Каролина, даже не спросив, кто к ней пожаловал, распахнула дверь и машинально поправила прическу, благодаря чему обзавелась чернильным пятном на лбу.
— О, Ян! — обрадовалась она. — Вы давно не заходили!
— Да что-то вот повода не было, госпожа Каролина, — смущенно ответил тот, переминаясь с ноги на ногу. — Да и… то одно, то другое, никак ничего в голову не шло. Теперь вот только… Не соизволите ли взглянуть?
— Конечно! — заверила та, принимая потертую тетрадку. — Что-то новенькое?
— Ну… — неопределенно произнес оперативник. — Маленько с размером попробовал поиграть, вроде ничего так вышло…
— Обязательно прочитаю, — сказала Каролина, — только вот главу допишу, пока мысль не убежала! Ян, а вы…
— С превеликим удовольствием, госпожа Каролина! — просиял тот. — А то это… синематограф — оно хорошо, конечно, только надоело уже.
— Тогда держите! — исчезнув на мгновение в купе, писательница вернулась и вручила Яну три толстенные папки. — Значит, сперва вот эта, с кляксой на обложке. Потом эта, а та, что потоньше — последняя… пока что, — уточнила она. — Если какие ошибки найдете…
— Непременно скажу, — кивнул Ян и бережно прижал к груди бесценную ношу. — Доброй ночи, госпожа Каролина!
— Доброй ночи! — ответила та и закрыла дверь.
Оперативник довольно улыбнулся, погладил картонные обложки папок и отправился в свой вагон. По пути ему почудилось, будто сзади кто-то есть, и Ян по благоприобретенной привычке затаился в тени рядом с тамбуром, имелась там ниша, словно
Увидев, кто прокрался мимо его убежища, оперативник подавил желание протереть глаза. По коридору, словно очень большой мотылек или же заблудившееся привидение, бесшумно проплыла госпожа Приятненьких в просторном белом халате с рюшами и старомодном чепце (призванном прикрывать папильотки). В одной руке дама сжимала пухлый томик, взятый, очевидно, в библиотеке экспресса, в другой — серебряную вилку, позаимствованную в вагоне-ресторане.
Мгновение — и она исчезла. Ян проморгался, протер все-таки глаза, покачал головой и отправился восвояси. В конце концов, его совершенно не касалось, куда и с какими целями направляется приличная дама посреди ночи!..
А в дверь купе госпожи Кисленьких снова постучали. Каролина, охваченная творческим порывом, опять забыла поинтересоваться, кого принесло в такой час, а попросту распахнула дверь.

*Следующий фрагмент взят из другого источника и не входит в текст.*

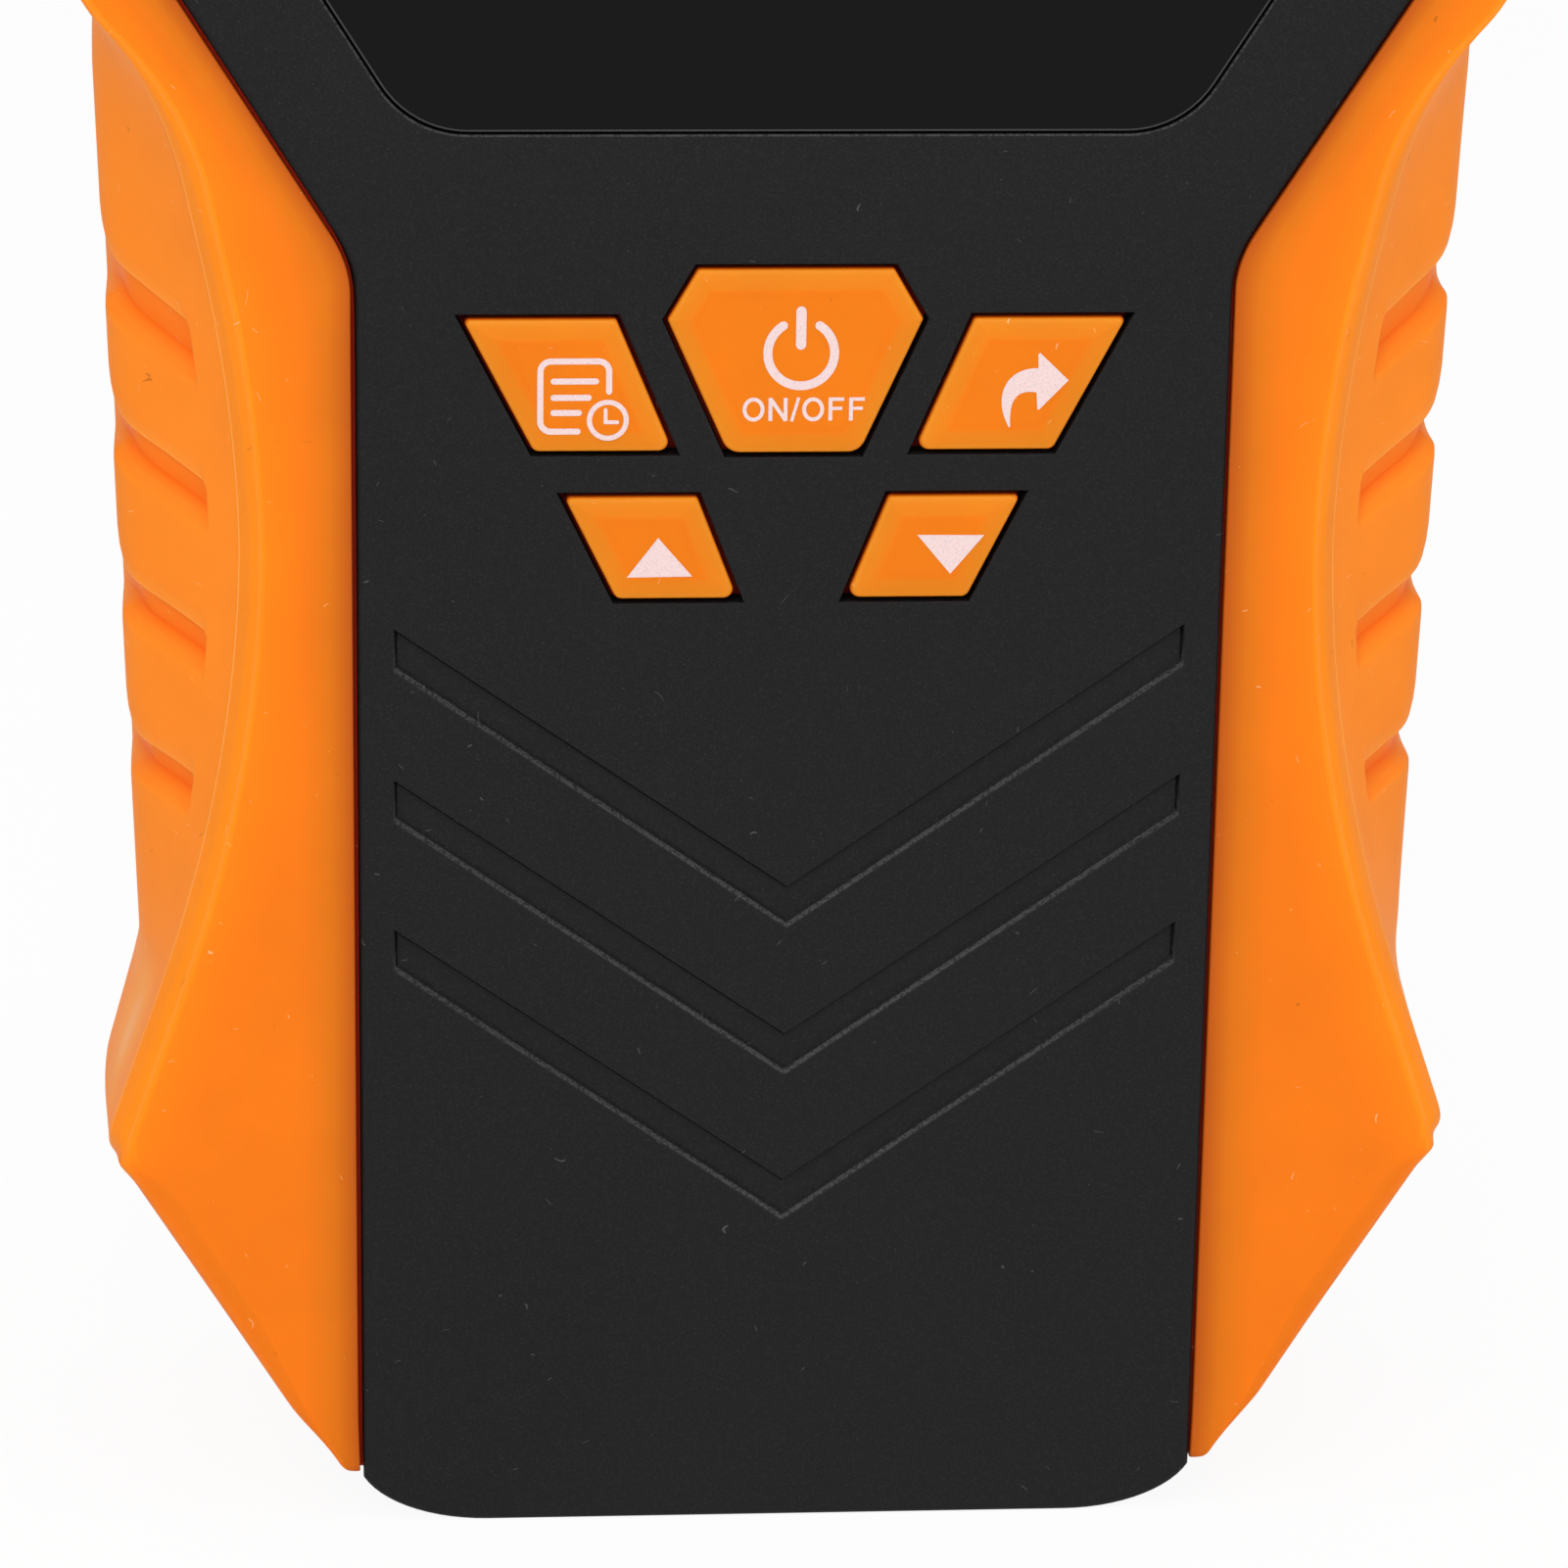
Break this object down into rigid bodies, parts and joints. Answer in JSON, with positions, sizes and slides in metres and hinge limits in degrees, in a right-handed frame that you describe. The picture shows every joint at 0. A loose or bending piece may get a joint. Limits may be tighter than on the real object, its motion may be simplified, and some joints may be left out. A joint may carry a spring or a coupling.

Некоторое время они с нежданным визитером молча смотрели друг на друга.
Незнакомец оказался высок, несказанно хорош собой, хотя уже и не слишком молод, прекрасно одет, а в руках держал толстую книгу. Судя по обложке — одно из последних переизданий лучших романов госпожи Кисленьких.
Сама Каролина даже в несколько растрепанном виде, с чернильными пятнами на лбу и на пальцах была прелестна, а потому незнакомец ею просто любовался.
— Прошу извинить за столь поздний визит, — произнес он наконец. Голос у него оказался низкий, хорошо поставленный и, право, даже господин Мягко-Жестоких не смог бы похвастать таким глубоким тембром. От такого голоса дамы должны млеть и таять, но Каролине было некогда, Хромого и Косого вот-вот могли настичь подлые приспешники Горбатого!
— Что же вам угодно? — спросила она.
— Не соблаговолите ли?.. — мужчина протянул ей книгу.
— Ах, — улыбнулась госпожа Кисленьких. — Конечно.
Она раскрыла книгу на форзаце, чтобы поставить привычный росчерк, и хотела уже спросить, кому именно адресовать автограф, но только изумленно расширила глаза.
В приятно увесистый томик был вложен бланк одностороннего брачного контракта. Каролина прочла имя потенциального супруга и хотела была хлопнуть себя по лбу, но на этот раз все же вспомнила, что руки у нее в чернилах. Имя супруги еще не было внесено в контракт.
Женщина перевела взгляд на ночного гостя.
— Очень нужно, госпожа Кисленьких, — сказал тот серьезно.
Писательница только вздохнула, бланк отдала просителю, автограф в книге поставила и, взглянув на мужчину, кивнула.
— Благодарю, госпожа Кисленьких, — искренне поблагодарил тот, забирая том и снова вкладывая в него бланк контракта. — Я ваш должник!
— Не стоит, право, — ответила она. — Я понимаю, бывают ситуации…
— Именно, — сказал он. — Покойной ночи, госпожа Кисленьких!